Step-by-Step Conversion Process

1. Open a PDF to image converter in your browser. 2. Upload your PDF file. 3. Select output format — PNG for documents/text, JPG for photos. 4. Choose DPI/resolution — 72 for web, 150 for general, 300 for print. 5. Select pages — all pages, specific range, or individual pages. 6. Click Convert and wait for processing. 7. Preview the results — check that text is readable and images are clear. 8. Download individually or as a ZIP archive. For multi-page PDFs, ZIP download is much more convenient than downloading 20+ individual files. Most tools offer this option automatically when converting more than a few pages.
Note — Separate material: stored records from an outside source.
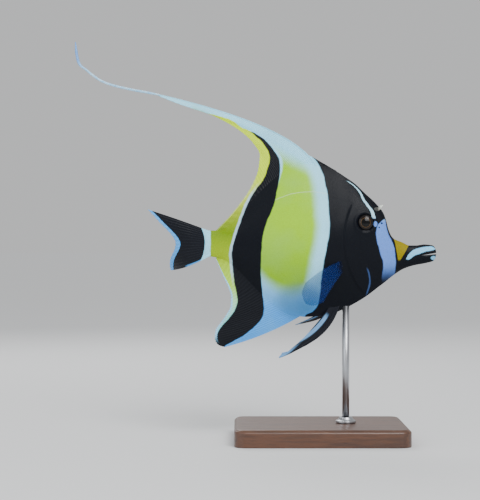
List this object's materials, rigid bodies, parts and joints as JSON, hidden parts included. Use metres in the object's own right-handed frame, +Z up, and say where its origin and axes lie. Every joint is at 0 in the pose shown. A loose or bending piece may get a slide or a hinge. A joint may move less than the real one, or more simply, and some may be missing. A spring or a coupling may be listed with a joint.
{
  "type": "moorish idol fish model",
  "caption": "Life-size moorish idol reef fish with a long dorsal streamer, banded black, white and yellow, held level by one rod on a flat wooden stand.",
  "frame": {"origin": "centre of the underside of the stand's base", "axes": "+X towards the snout, the fish's left side faces +Y, +Z up"},
  "size_m": [0.2533, 0.084, 0.2793],
  "materials": {
    "head_skin": "satin wet-look skin, black with a white face patch and a yellow saddle",
    "body_skin": "satin skin of minute scales, black, white and yellow bands",
    "peduncle_skin": "satin skin, olive yellow with a white edge",
    "eye": "glossy dark eye",
    "horn": "pale bone, satin",
    "dorsal_membrane": "satin fin membrane, white with a yellow rear edge and a black band",
    "spine_skin": "satin black skin over short spines",
    "streamer": "satin white filament",
    "anal_membrane": "satin fin membrane, black with a pale rear edge",
    "tail_membrane": "satin black fin membrane with a pale blue edge",
    "pectoral_membrane": "clear bluish fin membrane",
    "pelvic_membrane": "satin black fin membrane",
    "stand_wood": "dark stained wood, satin",
    "stand_steel": "brushed"
  },
  "bodies": {
    "root": {"head": "head_skin", "lower_jaw": "head_skin", "trunk": "body_skin", "peduncle": "peduncle_skin", "eye_right": "eye", "eye_left": "eye", "horn_right": "horn", "horn_left": "horn", "dorsal_fin_front": "spine_skin", "dorsal_fin": "dorsal_membrane", "dorsal_fin_middle": "dorsal_membrane", "dorsal_fin_rear": "dorsal_membrane", "dorsal_streamer_1": "streamer", "dorsal_streamer_2": "streamer", "dorsal_streamer_3": "streamer", "anal_fin_front": "anal_membrane", "anal_fin_rear": "anal_membrane", "caudal_fin_upper": "tail_membrane", "caudal_fin_lower": "tail_membrane", "pectoral_fin_right": "pectoral_membrane", "pectoral_fin_left": "pectoral_membrane", "pelvic_fin_right": "pelvic_membrane", "pelvic_fin_left": "pelvic_membrane", "stand_base": "stand_wood", "stand_rod": "stand_steel", "stand_collar": "stand_steel"}
  },
  "joints": []
}
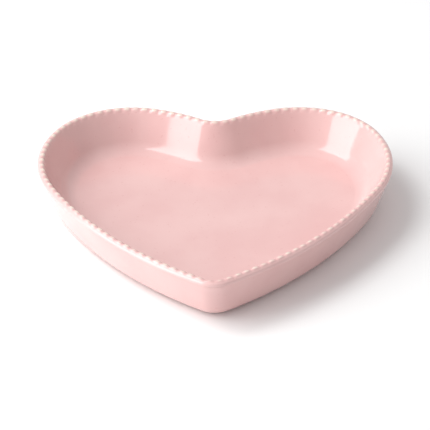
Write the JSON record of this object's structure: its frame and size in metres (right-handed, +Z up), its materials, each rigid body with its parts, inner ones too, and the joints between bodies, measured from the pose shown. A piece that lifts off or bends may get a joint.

Optimizing Output for Different Platforms

Instagram: Convert at 150 DPI, JPG format. Instagram compresses images anyway, so 300 DPI is wasted data. Square crop (1080x1080) or portrait (1080x1350) works best. Twitter/X: 150 DPI, JPG format. Twitter compresses heavily, so start with good quality that survives recompression. Keep under 5MB per image. LinkedIn: 150 DPI, PNG for documents with text (LinkedIn preserves PNG quality better than JPG for text-heavy images). Website embedding: 72-150 DPI depending on display size. Use responsive images with srcset for different screen densities. Printing: 300 DPI, PNG format. Never use JPG for print — compression artifacts become visible in printed output. Email: 150 DPI, JPG at 80% quality. Keep total email size under 10MB including all images.

Batch Conversion Tips

When converting large PDFs (50+ pages) to images: Convert in sections: If your browser struggles with a 200-page PDF, split it into 50-page chunks first, then convert each chunk separately. Choose appropriate DPI: Converting 100 pages at 300 DPI generates 100-500MB of images. If you only need screen-quality output, 150 DPI cuts that to 25-100MB. Use ZIP download: Downloading 100 individual files is impractical. Always use the ZIP option for batch conversions. Check a sample first: Convert just the first 3-5 pages to verify your format and DPI settings produce acceptable results before converting the entire document. Consider storage: 100 pages at 300 DPI PNG can easily reach 500MB. Make sure you have sufficient storage space before starting a large batch conversion.

Key Takeaway

PDF to image conversion is straightforward once you understand the format and DPI choices. Use PNG for text-heavy pages and JPG for photo-heavy pages. Match DPI to your use case — 72 for web, 150 for general sharing, 300 for print. For multi-page documents, ZIP download and batch processing save significant time.

Frequently Asked Questions

Should I convert PDF to JPG or PNG?

Use PNG for documents with text, diagrams, or sharp edges — PNG preserves crisp lines without compression artifacts. Use JPG for PDFs with photographs or complex images where smaller file size matters more than pixel-perfect quality. PNG files are larger but lossless; JPG files are smaller but lossy.

What DPI should I use for PDF to image conversion?

72 DPI for web display and social media (small files, screen-quality). 150 DPI for general use, presentations, and documents (good balance). 300 DPI for printing, professional use, and archiving (large files, maximum quality). Higher DPI means larger files but sharper output.

Can I convert specific pages of a PDF to images?

Yes. Most PDF to image tools let you specify page ranges (e.g., pages 1-5) or individual pages (e.g., pages 1, 3, 7). This saves time when you only need certain pages from a large document.

How do I convert a multi-page PDF to separate images?

Upload your PDF to a converter tool and select 'All Pages.' Each page becomes a separate image file. Most tools offer a ZIP download option so you get all images in one archive instead of downloading them individually.

Will converting PDF to image lose quality?

At 300 DPI with PNG format, there is virtually no quality loss — the image captures everything visible on the PDF page. At lower DPI or with JPG format, some detail reduction occurs but is usually imperceptible for screen viewing.